The success against ISIL has reduced the threat of terrorist attacks on vital oil facilities, including pipelines, refineries and the ports. This further opens the prospect of oil production reaching a level of one million barrels a day by early 2017 (as of this week, it has reached 450,000 barrels a day). Prior to the outbreak of civil war in 2011, Libyan oil production had reached 1.6 million barrels a day. Libya has the largest proven oil reserves on the African continent, estimated at 48 billion barrels.
The timing of General Haftar’s action also coincides with a looming deadline for Prime Minister al-Sarraj to name a new government. On September 27, al-Sarraj announced that he would be appointing General Haftar or some of his closest aides to posts in the new cabinet. “We have no other choice but dialogue and reconciliation,” al-Sarraj told AFP during a late September visit to Paris. “We should be united to fight the terrorism that is spreading in Libya.”
During al-Sarraj’s stop-over in Paris, where he met with President Francois Hollande, the French Defense Minister Jean-Yves Le Drian told a parliamentary commission that he had asked Egypt and the United Arab Emirates (UAE) to broker a meeting between the UN-backed prime minister and General Haftar, who enjoys close relations with both the UAE and Egypt.
On September 8, the Obama Administration’s special envoy for Libya, Jonathan Winer held a meeting with representatives of General Haftar and the GNA, aimed at reaching a deal on renewing oil exports and bringing together both sides in a unity government.

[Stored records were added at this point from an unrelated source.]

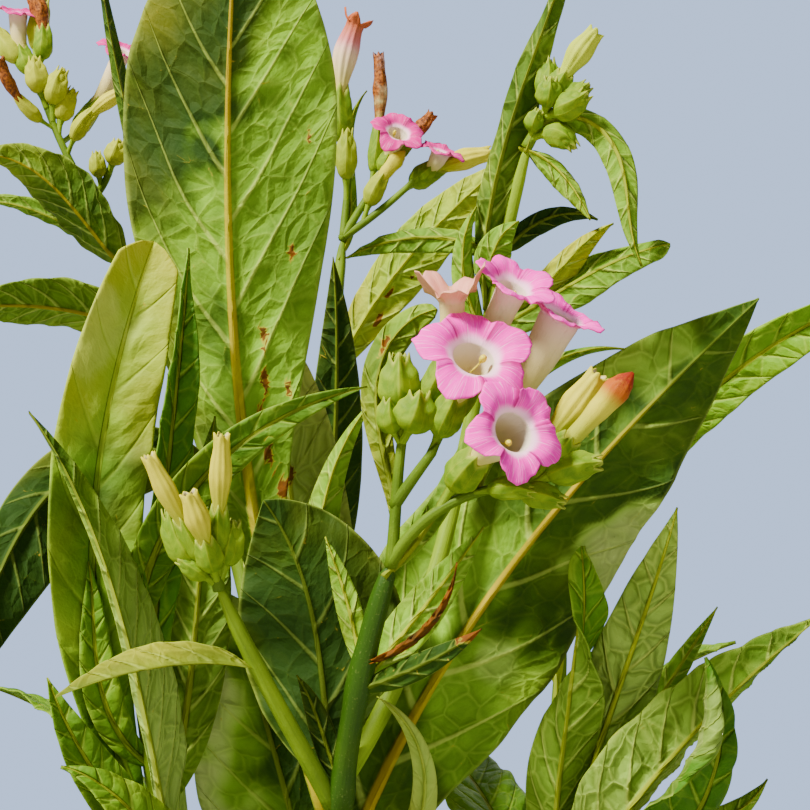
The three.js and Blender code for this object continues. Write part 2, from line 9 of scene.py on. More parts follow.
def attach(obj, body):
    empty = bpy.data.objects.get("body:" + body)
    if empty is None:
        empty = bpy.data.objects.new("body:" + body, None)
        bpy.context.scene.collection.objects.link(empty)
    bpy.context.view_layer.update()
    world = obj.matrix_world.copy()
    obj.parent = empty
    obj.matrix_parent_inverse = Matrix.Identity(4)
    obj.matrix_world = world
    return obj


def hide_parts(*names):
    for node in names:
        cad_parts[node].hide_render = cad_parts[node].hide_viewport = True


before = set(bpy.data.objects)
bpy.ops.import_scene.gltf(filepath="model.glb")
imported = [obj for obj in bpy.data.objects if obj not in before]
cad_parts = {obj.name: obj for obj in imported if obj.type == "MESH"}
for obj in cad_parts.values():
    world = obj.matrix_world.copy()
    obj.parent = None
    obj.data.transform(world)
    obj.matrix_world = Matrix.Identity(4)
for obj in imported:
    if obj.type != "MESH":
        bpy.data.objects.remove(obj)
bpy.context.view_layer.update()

MM = 0.001
GAP = 0.35  # between a stem and what starts on it
LINE_STEPS = 192
SINK = 2.5  # how far a leaf's foot runs into its stem
SHOOT_SINK = 4
TWIG_SINK = 1.5
SHOOT_SLIM = 0.88  # a shoot's skin, as a share of its solid
SHOOT_TAPER = 0.4
TWIG_GIRTH = [1.9, 1.3]
SPIRAL = 137.5
FLARE = 5
FLARE_HEIGHT = 22


# In every row, at is the share of the carrying line at which the row starts. heading turns in the front view
# from +X (0) up to +Z (90), and near tilts a line towards the front. Any of a row's values is one number, or
# the numbers at the line's start and end, or those at its start, middle and end.

def stem_row(on, at, heading, near, length, girth, **more):
    return {"on": on, "at": at, "heading": heading, "near": near, "length": length, "girth": girth, **more}


def twig_row(head, on, at, heading, near, length):
    return stem_row(on, at, heading, near, length, TWIG_GIRTH, head=head, tone=0.4, sink=TWIG_SINK)


def leaf_row(at, heading, near, length, width, **looks):
    return {"at": at, "heading": heading, "near": near, "length": length, "width": width, **looks}


def rank_row(turns, at, length, width, climb, droop):
    return {"turns": turns, "at": at, "length": length, "width": width, "climb": climb, "droop": droop}


def bloom_row(kind, at, heading, near, length, girth, **looks):
    return {
        "kind": kind, "at": at, "heading": heading, "near": near, "length": length, "girth": girth,
        "tint": 0.85, **looks,
    }


STALK = stem_row(None, 0, [90, 90.25, 89], [0, 0.25, -1], 850, [11.5, 8], sink=0)

# The tone of a shoot or a twig darkens its green as painted shade and brightens it as painted light
SHOOTS = {
    "shoot_front": stem_row(
        "stalk", 0.975, [89, 90, 71], [7, 32, 14], 304, [6, 3.6], tone=[1.6, 0.3, 0.05],
    ),
    "shoot_leader": stem_row("stalk", 1, [90, 93, 84], [-11, -11, 7], 421, [7.6, 2.6]),
    "shoot_back_left": stem_row("stalk", 0.95, [94, 101, 121], [-9, -9, 10], 494, [6, 3.4]),
    "shoot_left": stem_row("stalk", 0.9, [90, 105, 91], [0, 19, 16], 342, [6, 2.5]),
    "shoot_right": stem_row("stalk", 0.87, [88, 73, 70], [0, 15, 20], 326, [6, 2.5]),
    "shoot_hidden_right": stem_row("stalk", 0.93, [73, 71, 89], [-22, -21, -1], 341, [6, 3]),
    "shoot_hidden_left": stem_row("stalk", 0.89, [107, 106, 92], [-22, -22, -4], 359, [6, 3]),
    "branch_buds": stem_row(
        "shoot_front", 0.755, [117, 118, 112], [29, 27, 26], 75, [3.2, 2.4], tone=[0.45, 0.8],
    ),
    "branch_upper": stem_row("shoot_front", 0.783, [58, 78, 74], [-20, 5, 29], 209, [3.4, 2.2], tone=0.7),
}

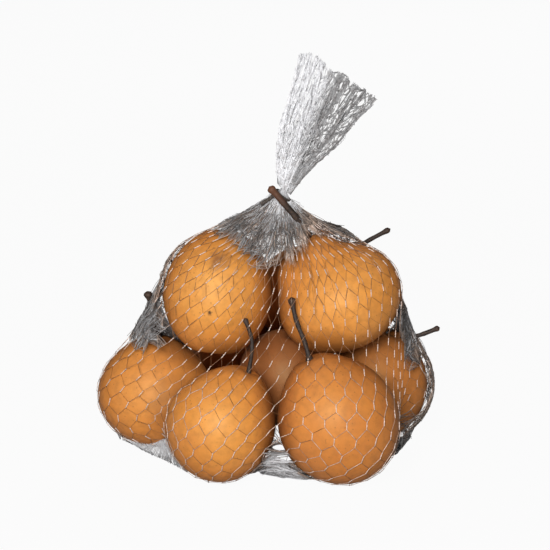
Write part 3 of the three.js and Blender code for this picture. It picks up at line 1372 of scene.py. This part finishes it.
@dataclass
class Yarn:
    """Turns the net's links into threads: twisted pairs for legs, looser pairs between them."""

    leg_offset: float = 0.15
    leg_radius: float = 0.155
    leg_turns: float = 1.0
    leg_steps: int = 7
    strand_radius: float = 0.14
    strand_part: float = 0.11
    strand_steps: int = 5
    crossing_share: float = 0.55
    widest_bow: float = 0.7
    overlap: float = 0.04
    flatness: float = 0.7
    frayed_strands: int = 1
    fraying: float = 1.0
    seed: int = 5

    def twisted(self, start: np.ndarray, end: np.ndarray, batch: TubeBatch, value: np.ndarray) -> None:
        """Adds twisted pairs.

        Args:
            start: One end of each leg.
            end: The other end.
            batch: Where the tubes go.
            value: A number stored on each leg.
        """
        share = np.linspace(-self.overlap, 1 + self.overlap, self.leg_steps)
        run = end - start
        side, up = frames(unit(run), OFF_THREADS)
        middle = start[:, None] + share[None, :, None] * run[:, None]
        for strand in (0, np.pi):
            turn = strand + 2 * np.pi * self.leg_turns * share
            offset = np.cos(turn)[None, :, None] * side[:, None]
            offset = offset + np.sin(turn)[None, :, None] * up[:, None]
            path = middle + self.leg_offset * offset
            radius = np.full(path.shape[:2], self.leg_radius)
            batch.add(path, radius, np.repeat(value[:, None], self.leg_steps, axis=1))

    def strands(
        self,
        start: np.ndarray,
        end: np.ndarray,
        length: np.ndarray,
        batch: TubeBatch,
        value: np.ndarray,
        heap: Heap | None,
    ) -> None:
        """Adds pairs of fine strands, which bow out where they are slack and bend over the pears.

        Args:
            start: One end of each pair.
            end: The other end.
            length: The length of the strands.
            batch: Where the tubes go.
            value: A number stored on each pair.
            heap: What the strands lie on, or None in the air.
        """
        draw = np.random.default_rng(self.seed)
        chord = np.linalg.norm(end - start, axis=1)
        loose = np.clip(value, 0, 1)
        # a shallow arc bows by the root of 3/8 of its chord times its spare length
        bow = np.sqrt(0.375 * chord * np.clip(length - chord, 0, None))
        bow = np.minimum(bow, self.widest_bow) * loose
        frayed = np.flatnonzero(loose > 0.5)
        every = np.arange(len(start))
        for number in range(2 + self.frayed_strands):
            chosen = every if number < 2 else frayed
            spread = draw.normal(0, self.fraying, (2, len(chosen), 3)) * loose[chosen, None]
            spread *= min(1, number / 2)
            ends = start[chosen] + spread[0], end[chosen] + spread[1]
            self.arcs(*ends, bow[chosen], batch, value[chosen], heap, draw)

    def arcs(
        self,
        start: np.ndarray,
        end: np.ndarray,
        bow: np.ndarray,
        batch: TubeBatch,
        value: np.ndarray,
        heap: Heap | None,
        draw: np.random.Generator,
    ) -> None:
        """Adds one strand for each start and end.

        Args:
            start: One end of each strand.
            end: The other end.
            bow: How far each bows out.
            batch: Where the tubes go.
            value: A number stored on each strand.
            heap: What the strands lie on, or None in the air.
            draw: The source of random numbers.
        """
        share = np.linspace(0, 1, self.strand_steps)[None, :, None]
        run = end - start
        side, up = frames(unit(run), OFF_THREADS)
        turn = draw.uniform(0, 2 * np.pi, len(run))[:, None]
        lean = np.cos(turn) * side + self.flatness * np.sin(turn) * up
        reach = (self.strand_part + bow * draw.uniform(0.4, 1, len(run)))[:, None, None]
        arch = 4 * share * (1 - share)
        path = start[:, None] + share * run[:, None] + reach * arch * lean[:, None]
        if heap:
            flat = path.reshape(-1, 3)
            heap.hold_off(flat, self.strand_radius)
            path = flat.reshape(path.shape)
        thinned = 1 - (1 - self.crossing_share) * np.clip(-value, 0, 1)
        radius = np.repeat(self.strand_radius * thinned[:, None], self.strand_steps, axis=1)
        batch.add(path, radius, np.repeat(value[:, None], self.strand_steps, axis=1))


@dataclass
class Pleats:
    """Gathered net: fine threads that run out from the tie, close together and then thinning out."""

    count: int
    shortest: float
    longest: float
    steps: int = 11
    clumps: int = 13
    clumping: float = 0.16
    wander: float = 0.035
    thinnest: float = 0.09
    thickest: float = 0.14
    tone_spread: float = 0.25
    taper: float = 0.85
    touch: float = 7.0
    overrun: float = 2.5
    tries: int = 40
    seed: int = 21

    def stop(self, place: Callable, turn: np.ndarray, clearance: Callable) -> np.ndarray:
        """How far out each thread runs before it meets a pear.

        Args:
            place: Gives points from how far out they are and their angles round the tie.
            turn: The threads' angles.
            clearance: Gives how far points are off the pears.

        Returns:
            One distance for each thread.
        """
        met = np.full(self.count, self.longest)
        for out in np.linspace(self.longest, self.shortest, self.tries):
            touching = clearance(place(np.full(self.count, out), turn)) < self.touch
            met[touching] = out
        return met

    def add(
        self, place: Callable, tone: Callable, batch: TubeBatch, clearance: Callable | None = None
    ) -> None:
        """Adds the threads.

        Args:
            place: Gives points from how far out they are and their angles round the tie.
            tone: Gives the look at points.
            batch: Where the tubes go.
            clearance: Gives how far points are off the pears, or None away from them.
        """
        draw = np.random.default_rng(self.seed)
        turn = draw.uniform(0, 2 * np.pi, self.count)
        turn += self.clumping * np.sin(self.clumps * turn)
        length = self.shortest + (self.longest - self.shortest) * draw.uniform(0, 1, self.count) ** 2
        if clearance:
            furthest = self.stop(place, turn, clearance) + draw.exponential(self.overrun, self.count)
            length = np.minimum(self.longest * draw.uniform(0.5, 1, self.count), furthest)
        phase = draw.uniform(0, 2 * np.pi, self.count)
        lighter = draw.normal(0, self.tone_spread, self.count)
        paths, tones = [], []
        for share in np.linspace(0, 1, self.steps):
            swing = self.wander * share * np.sin(phase + 9 * share)
            points = place(share * length, turn + swing)
            paths.append(points)
            tones.append(tone(points) + lighter)
        path, value = np.stack(paths, axis=1), np.stack(tones, axis=1)
        thick = draw.uniform(self.thinnest, self.thickest, self.count)
        taper = np.sqrt(1 - self.taper * np.linspace(0, 1, self.steps) ** 3)
        batch.add(path, thick[:, None] * taper, np.clip(value, -1, 2))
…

Later in September, a top aide to General Haftar, Abdel Badri, traveled to Moscow, where he met with Mikhail Bogdanov, Deputy Foreign Minister and President Vladimir Putin’s special envoy to the Middle East and North Africa (MENA). General Haftar had been in Moscow himself in June. While reports on the Badri-Bogdanov meeting are sketchy, the subject of a Russian initiative to have the United Nations arms embargo on Libya lifted, to allow weapons to flow officially into the hands of the Libyan National Army, did reportedly come up.
While nothing is yet settled regarding the future governance of Libya, and the country is still a long way off from reviving its potentially vast oil sector, what is clear is that General Khalifa Haftar has successfully positioned himself as the “go to” man for all international parties looking to bring some measure of security to Libya and to the neighboring states of the Maghreb region.